Londra Matematik Derneği'nden yapılan bir alıntıda şöyle söylenir: Onun Genel Göreelilik üzerine olan derin çalışmaları bizim karadelikleri anlamamızda en önemli faktör olmuştur. Twistor Teoremi'ni geliştirmesi matematiksel fiziğin klasik denklemlerine güzel ve yaratıcı yaklaşımlar getirmiştir.

2005'te Penrose Varşova Üniversitesi ve Katholieke Universiteit Leuven (Belçika) 2006'da York Üniversitesi tarafından Fahri Doktorluk unvanına layık görülmüştür. 2008'de Compley Madalyası ile ödüllendirilmiştir.

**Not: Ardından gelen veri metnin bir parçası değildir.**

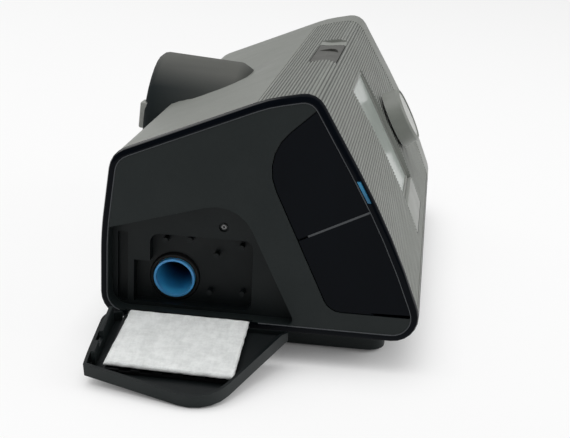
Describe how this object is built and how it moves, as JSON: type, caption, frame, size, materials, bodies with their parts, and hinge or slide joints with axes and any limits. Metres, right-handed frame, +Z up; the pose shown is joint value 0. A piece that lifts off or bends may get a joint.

Aynı zamanda Penrose İngiliz Hümanist Derneği'nin kıymetli üyelerinden biridir ve Oxford Üniversitesi Bilimsel Topluluğu'nun da müdavimlerinden biridir. 2011'de Santiago de Compestela Üniversitesi tarafından Fonseca Ödülü ile ödüllendirilmiştir. 2012'de ETH Zürich tarafından bilime olan katkılarından ve bilim ve toplum arasındaki bağları kuvvetlendirdiği için Richard R. Ernest madalyası ile ödüllendirilmiştir. 2015'te CINVESTAV-IPN (Meksika) tarafından Fahri Doktor unvanına layık görülmüştür.

Penrose ve çalışma arkadaşları Reinhard Genzel ve Andrea M. Ghez'in "kara delik oluşumunun genel görelilik teorisinin sağlam bir tahmini olduğunun keşfi" ve "galaksimizin merkezinde dev kütleli bir kompakt nesnenin keşfinden" dolayı Penrose, Nobel Fizik ödülünün yarısına ve diğer yarısı da beraber çalıştığı Reinhard Genzel ve Andrea M. Ghez'in 2020 yılında Nobel Fizik ödülüne layık görülmüştür.